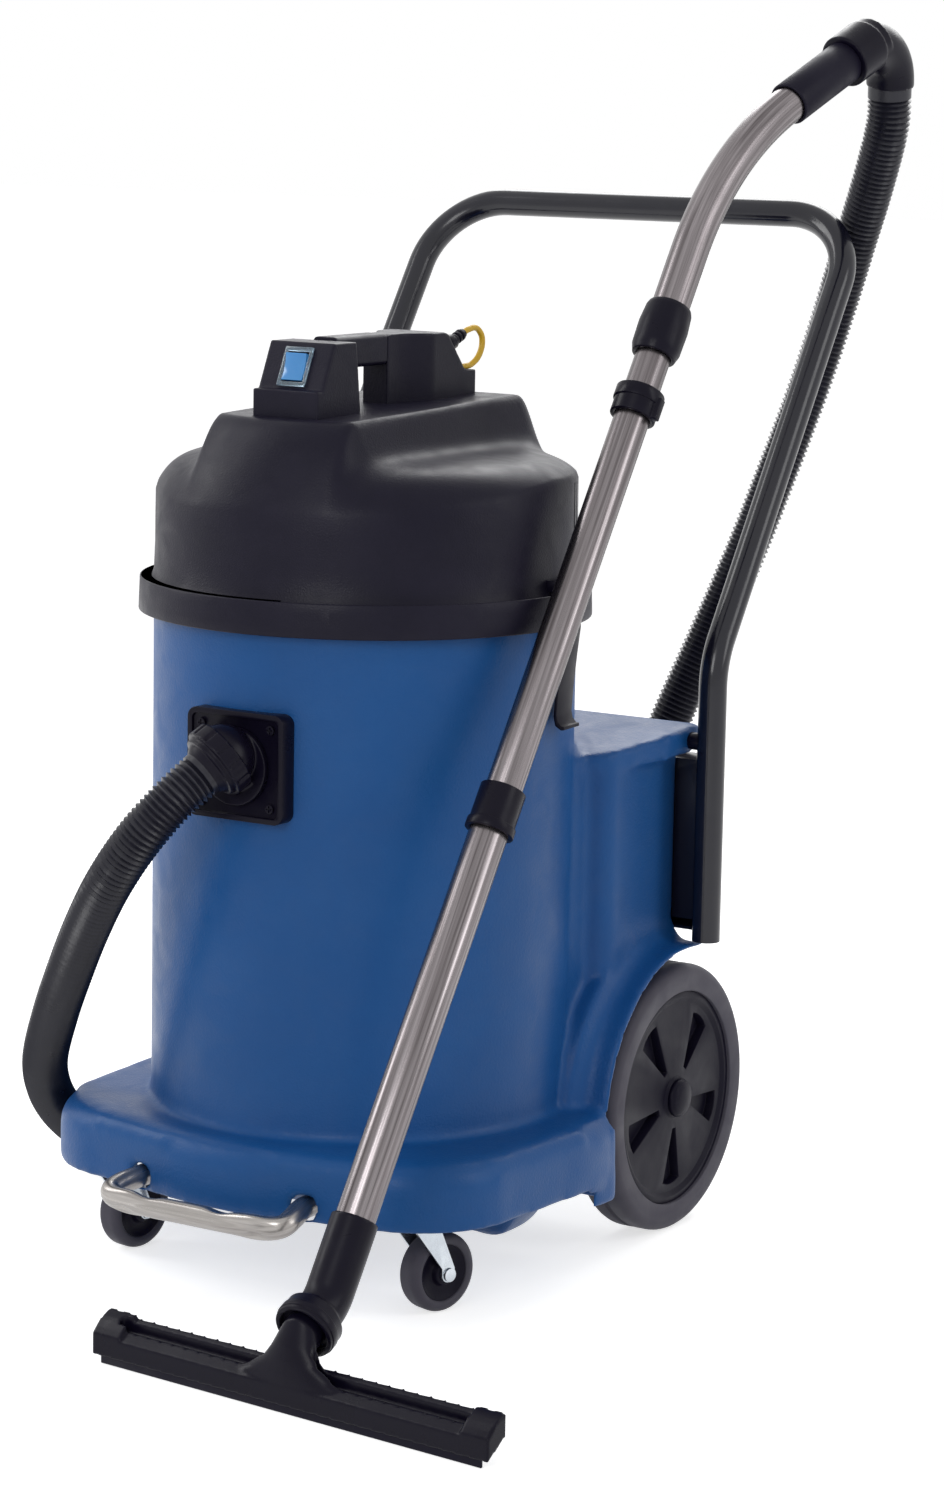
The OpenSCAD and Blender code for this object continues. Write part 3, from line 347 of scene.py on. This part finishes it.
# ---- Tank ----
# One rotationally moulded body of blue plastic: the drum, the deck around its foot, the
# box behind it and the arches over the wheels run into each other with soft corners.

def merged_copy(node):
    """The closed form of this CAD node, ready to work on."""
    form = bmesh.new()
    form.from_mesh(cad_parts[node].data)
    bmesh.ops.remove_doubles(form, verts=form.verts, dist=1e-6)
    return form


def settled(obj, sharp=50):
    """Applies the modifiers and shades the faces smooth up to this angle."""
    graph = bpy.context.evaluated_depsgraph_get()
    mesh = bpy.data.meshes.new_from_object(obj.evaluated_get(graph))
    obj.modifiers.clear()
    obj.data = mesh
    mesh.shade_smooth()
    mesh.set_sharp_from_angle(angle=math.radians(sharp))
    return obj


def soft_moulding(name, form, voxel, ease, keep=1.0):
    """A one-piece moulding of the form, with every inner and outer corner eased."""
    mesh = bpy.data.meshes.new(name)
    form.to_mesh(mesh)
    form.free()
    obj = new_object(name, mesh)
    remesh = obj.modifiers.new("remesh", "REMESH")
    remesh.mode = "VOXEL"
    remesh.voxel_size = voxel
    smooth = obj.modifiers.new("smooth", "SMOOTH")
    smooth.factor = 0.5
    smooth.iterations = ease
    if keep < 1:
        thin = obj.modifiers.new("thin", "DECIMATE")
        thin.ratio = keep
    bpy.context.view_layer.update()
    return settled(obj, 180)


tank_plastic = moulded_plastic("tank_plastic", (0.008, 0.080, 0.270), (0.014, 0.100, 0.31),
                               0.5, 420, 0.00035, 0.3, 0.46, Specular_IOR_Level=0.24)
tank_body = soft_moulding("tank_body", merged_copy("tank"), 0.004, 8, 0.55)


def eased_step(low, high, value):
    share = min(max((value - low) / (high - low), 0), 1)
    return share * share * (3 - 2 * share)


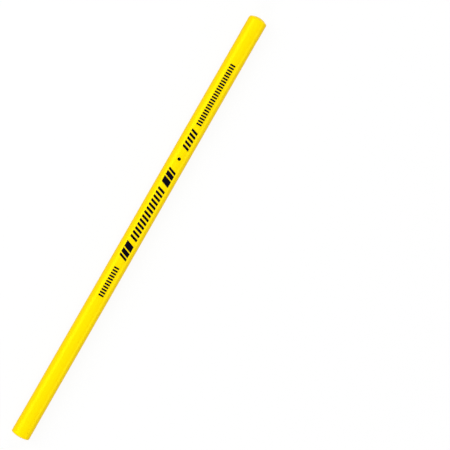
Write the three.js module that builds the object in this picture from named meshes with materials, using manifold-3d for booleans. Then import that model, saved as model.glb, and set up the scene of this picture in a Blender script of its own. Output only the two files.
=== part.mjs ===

# # #

■ PROBLEM STATEMENT
Write the material out again in its entirety, exactly as shown.

■ SOLUTION FOR THIS EXERCISE
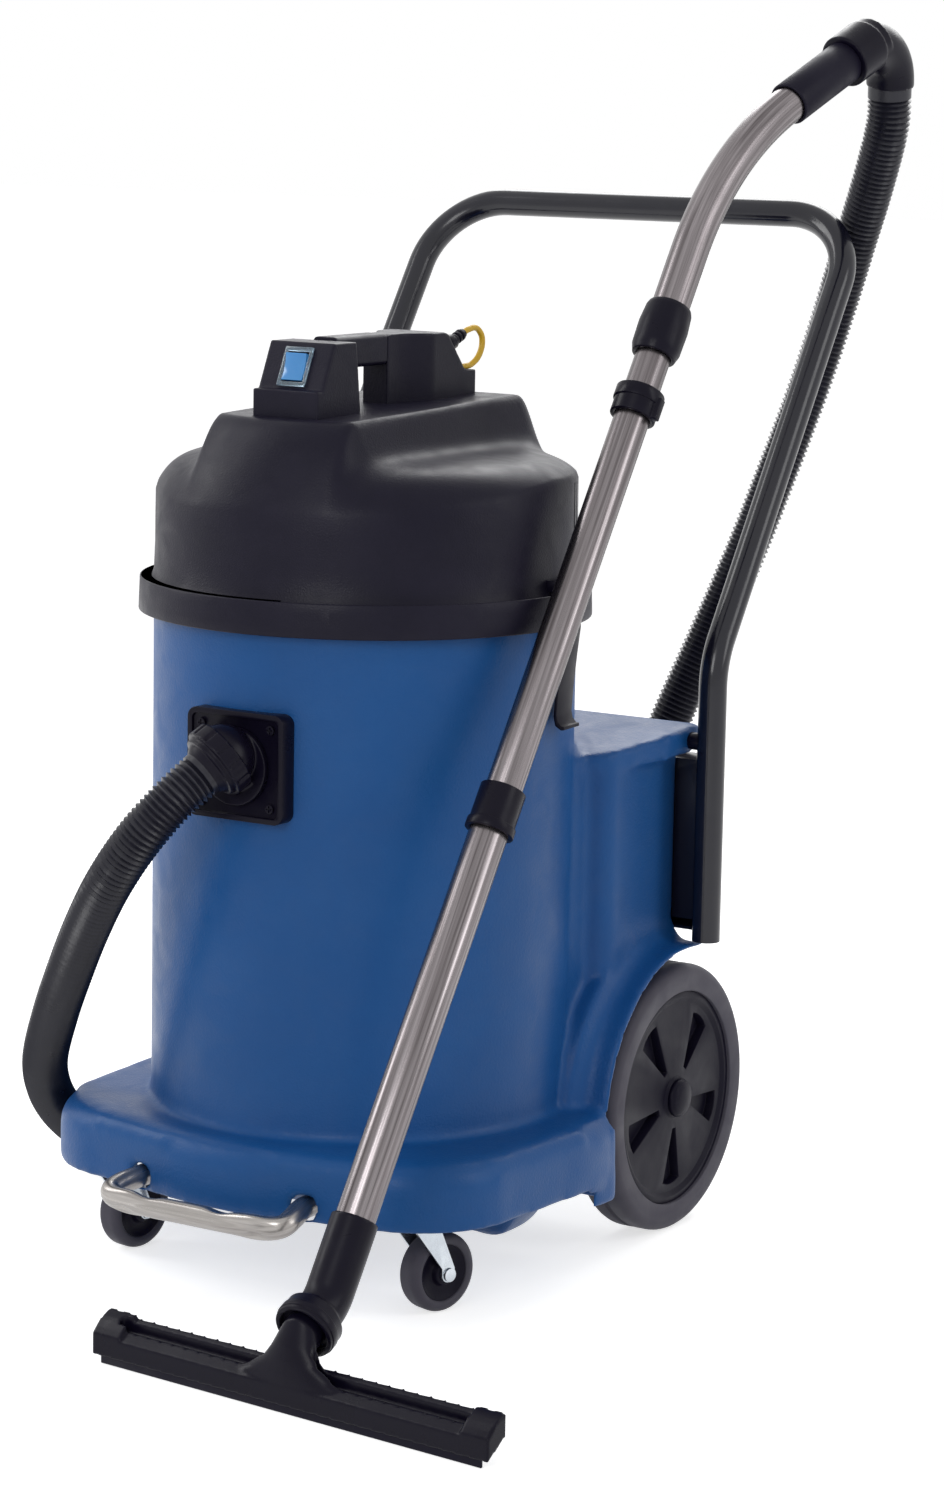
The OpenSCAD and Blender code for this object continues. Write part 3, from line 347 of scene.py on. This part finishes it.
# ---- Tank ----
# One rotationally moulded body of blue plastic: the drum, the deck around its foot, the
# box behind it and the arches over the wheels run into each other with soft corners.

def merged_copy(node):
    """The closed form of this CAD node, ready to work on."""
    form = bmesh.new()
    form.from_mesh(cad_parts[node].data)
    bmesh.ops.remove_doubles(form, verts=form.verts, dist=1e-6)
    return form


def settled(obj, sharp=50):
    """Applies the modifiers and shades the faces smooth up to this angle."""
    graph = bpy.context.evaluated_depsgraph_get()
    mesh = bpy.data.meshes.new_from_object(obj.evaluated_get(graph))
    obj.modifiers.clear()
    obj.data = mesh
    mesh.shade_smooth()
    mesh.set_sharp_from_angle(angle=math.radians(sharp))
    return obj


def soft_moulding(name, form, voxel, ease, keep=1.0):
    """A one-piece moulding of the form, with every inner and outer corner eased."""
    mesh = bpy.data.meshes.new(name)
    form.to_mesh(mesh)
    form.free()
    obj = new_object(name, mesh)
    remesh = obj.modifiers.new("remesh", "REMESH")
    remesh.mode = "VOXEL"
    remesh.voxel_size = voxel
    smooth = obj.modifiers.new("smooth", "SMOOTH")
    smooth.factor = 0.5
    smooth.iterations = ease
    if keep < 1:
        thin = obj.modifiers.new("thin", "DECIMATE")
        thin.ratio = keep
    bpy.context.view_layer.update()
    return settled(obj, 180)


tank_plastic = moulded_plastic("tank_plastic", (0.008, 0.080, 0.270), (0.014, 0.100, 0.31),
                               0.5, 420, 0.00035, 0.3, 0.46, Specular_IOR_Level=0.24)
tank_body = soft_moulding("tank_body", merged_copy("tank"), 0.004, 8, 0.55)


def eased_step(low, high, value):
    share = min(max((value - low) / (high - low), 0), 1)
    return share * share * (3 - 2 * share)


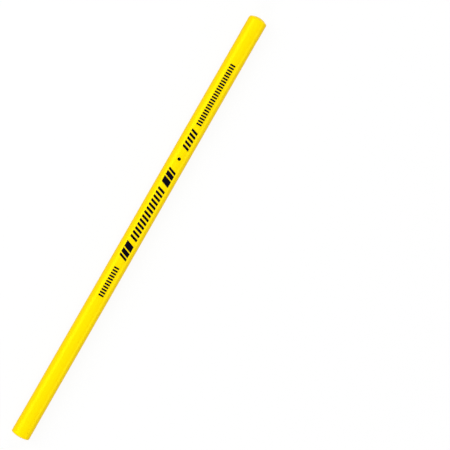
Write the three.js module that builds the object in this picture from named meshes with materials, using manifold-3d for booleans. Then import that model, saved as model.glb, and set up the scene of this picture in a Blender script of its own. Output only the two files.
=== part.mjs ===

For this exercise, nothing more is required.